Collected material
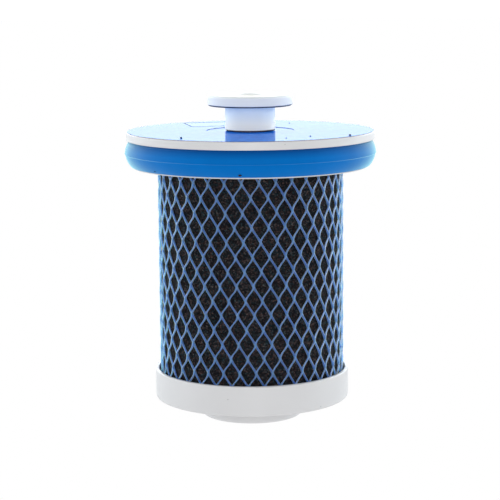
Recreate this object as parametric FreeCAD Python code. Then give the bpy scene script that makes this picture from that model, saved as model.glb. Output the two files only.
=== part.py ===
"""Replaceable carbon cartridge for a camping pump filter.

A carbon block under diamond netting is glued between a footed cup and a round
head. The head carries a soft seal ring and a push-pull outlet spout.

Millimetres. +Z is up along the cartridge's axis, and the origin is the centre
of the foot's bottom face. Everything is at rest with the spout pushed closed.
"""
import FreeCAD, Part
import math
import os

# General
SLIP = 0.1                # gap between parts that slide or locate in each other
RIM_ROUND = 0.3           # rounding of thin rims
EDGE_ROUND = 1.0          # rounding of the bottom cap's outer lower edges
FLOOR = 1.5               # thickness of moulded floors

# Foot and bottom cap
FOOT_R = 17.4
FOOT_H = 6.5
FOOT_FILLET = 0.6
WELL_R = FOOT_R - FLOOR
CAP_R = 33.5
CAP_TOP_Z = 16.8
SKIRT_R = CAP_R - 1.2     # inside of the cap's skirt
SPIGOT_H = 3.5            # centring spigot inside the core tube

# Filter element
NET_R = 32.0
BLOCK_R = 31.0
BORE_R = 9.5              # bore of the carbon block
GLUE_T = 1.0
BLOCK_BOTTOM_Z = FOOT_H + FLOOR + GLUE_T
BLOCK_TOP_Z = 88.7
CORE_R = 8.0
CORE_T = 1.4
CORE_HOLE_R = 1.6
CORE_HOLE_ROWS = 11
CORE_HOLES_PER_ROW = 6    # an even number, since each drill passes right through

# Head
FLANGE_R = 40.2
FLANGE_BOTTOM_Z = 86.6
FLANGE_T = 1.1
CUP_R = 36.0              # wall that carries the seal ring
CUP_SOCKET_R = 32.5       # socket for the block's upper end
CUP_FLOOR_TOP_Z = BLOCK_TOP_Z + GLUE_T + FLOOR
CHAMBER_R = 33.0          # clean-water chamber between cup and disc
DISC_R = 42.4
DISC_BOTTOM_Z = 95.95
DISC_TOP_Z = 98.7
RECESS_R = 15.05          # shallow recess around the outlet tube
RECESS_DEPTH = 0.12
LOCATING_T = 1.5          # ring under the disc that centres it in the cup
LOCATING_H = 2.8
RIB_COUNT = 6
RIB_T = 1.5
RIB_INNER_R = 14.0
RIB_OUTER_R = 29.0
LABEL_R = 42.1
LABEL_T = 0.1

# Seal ring
SEAL_R = 43.0             # over the parting ridge
SEAL_RIDGE = 0.25
SEAL_PARTING_Z = 91.45
SEAL_LIP_R = 40.9
SEAL_LIP_Z = 87.1
SEAL_LOWER_R = 42.05
SEAL_LOWER_Z = 88.8
SEAL_UPPER_R = 42.5
SEAL_UPPER_Z = 93.6
SEAL_SHOULDER_R = 41.7
SEAL_SHOULDER_Z = 95.2
SEAL_NOTCH = 0.5          # shadow gap under the disc
WEB_T = 1.0               # inner web, clamped between cup and disc

# Outlet tube, spider and O-ring
TUBE_R = 6.6
TUBE_BORE_R = 4.9
TUBE_TOP_Z = 107.2
GROOVE_R = 5.9
GROOVE_BOTTOM_Z = 105.0
GROOVE_TOP_Z = 106.5
BEAD_R = 7.1
BEAD_BOTTOM_Z = 104.2
O_RING_R = 7.15
HUB_R = 3.6
HUB_HOLE_R = 2.5
SPOKE_COUNT = 3
SPOKE_W = 1.6
SPIDER_H = 2.0

# Valve post
STEM_R = HUB_HOLE_R - SLIP
BARB_R = 3.0
BARB_H = 1.5
SHOULDER_R = 3.4
SHOULDER_H = 1.0
TIP_R = 5.2
TIP_CONE_Z = 106.6        # where the stem starts to widen
TIP_SEAT_Z = 108.8        # where it reaches the tip's radius
TIP_DOME_H = 1.06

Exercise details
Write out the entire listing exactly.

Task response
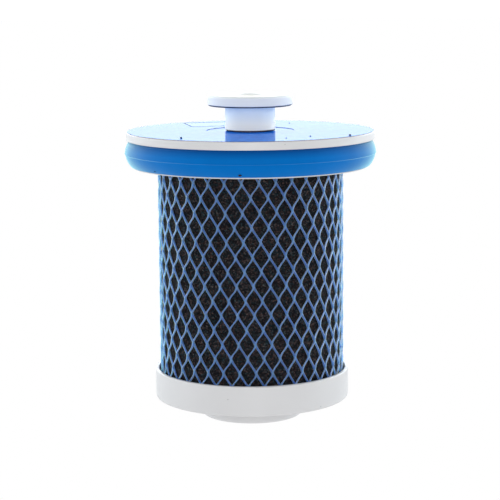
Recreate this object as parametric FreeCAD Python code. Then give the bpy scene script that makes this picture from that model, saved as model.glb. Output the two files only.
=== part.py ===
"""Replaceable carbon cartridge for a camping pump filter.

A carbon block under diamond netting is glued between a footed cup and a round
head. The head carries a soft seal ring and a push-pull outlet spout.

Millimetres. +Z is up along the cartridge's axis, and the origin is the centre
of the foot's bottom face. Everything is at rest with the spout pushed closed.
"""
import FreeCAD, Part
import math
import os

# General
SLIP = 0.1                # gap between parts that slide or locate in each other
RIM_ROUND = 0.3           # rounding of thin rims
EDGE_ROUND = 1.0          # rounding of the bottom cap's outer lower edges
FLOOR = 1.5               # thickness of moulded floors

# Foot and bottom cap
FOOT_R = 17.4
FOOT_H = 6.5
FOOT_FILLET = 0.6
WELL_R = FOOT_R - FLOOR
CAP_R = 33.5
CAP_TOP_Z = 16.8
SKIRT_R = CAP_R - 1.2     # inside of the cap's skirt
SPIGOT_H = 3.5            # centring spigot inside the core tube

# Filter element
NET_R = 32.0
BLOCK_R = 31.0
BORE_R = 9.5              # bore of the carbon block
GLUE_T = 1.0
BLOCK_BOTTOM_Z = FOOT_H + FLOOR + GLUE_T
BLOCK_TOP_Z = 88.7
CORE_R = 8.0
CORE_T = 1.4
CORE_HOLE_R = 1.6
CORE_HOLE_ROWS = 11
CORE_HOLES_PER_ROW = 6    # an even number, since each drill passes right through

# Head
FLANGE_R = 40.2
FLANGE_BOTTOM_Z = 86.6
FLANGE_T = 1.1
CUP_R = 36.0              # wall that carries the seal ring
CUP_SOCKET_R = 32.5       # socket for the block's upper end
CUP_FLOOR_TOP_Z = BLOCK_TOP_Z + GLUE_T + FLOOR
CHAMBER_R = 33.0          # clean-water chamber between cup and disc
DISC_R = 42.4
DISC_BOTTOM_Z = 95.95
DISC_TOP_Z = 98.7
RECESS_R = 15.05          # shallow recess around the outlet tube
RECESS_DEPTH = 0.12
LOCATING_T = 1.5          # ring under the disc that centres it in the cup
LOCATING_H = 2.8
RIB_COUNT = 6
RIB_T = 1.5
RIB_INNER_R = 14.0
RIB_OUTER_R = 29.0
LABEL_R = 42.1
LABEL_T = 0.1

# Seal ring
SEAL_R = 43.0             # over the parting ridge
SEAL_RIDGE = 0.25
SEAL_PARTING_Z = 91.45
SEAL_LIP_R = 40.9
SEAL_LIP_Z = 87.1
SEAL_LOWER_R = 42.05
SEAL_LOWER_Z = 88.8
SEAL_UPPER_R = 42.5
SEAL_UPPER_Z = 93.6
SEAL_SHOULDER_R = 41.7
SEAL_SHOULDER_Z = 95.2
SEAL_NOTCH = 0.5          # shadow gap under the disc
WEB_T = 1.0               # inner web, clamped between cup and disc

# Outlet tube, spider and O-ring
TUBE_R = 6.6
TUBE_BORE_R = 4.9
TUBE_TOP_Z = 107.2
GROOVE_R = 5.9
GROOVE_BOTTOM_Z = 105.0
GROOVE_TOP_Z = 106.5
BEAD_R = 7.1
BEAD_BOTTOM_Z = 104.2
O_RING_R = 7.15
HUB_R = 3.6
HUB_HOLE_R = 2.5
SPOKE_COUNT = 3
SPOKE_W = 1.6
SPIDER_H = 2.0

# Valve post
STEM_R = HUB_HOLE_R - SLIP
BARB_R = 3.0
BARB_H = 1.5
SHOULDER_R = 3.4
SHOULDER_H = 1.0
TIP_R = 5.2
TIP_CONE_Z = 106.6        # where the stem starts to widen
TIP_SEAT_Z = 108.8        # where it reaches the tip's radius
TIP_DOME_H = 1.06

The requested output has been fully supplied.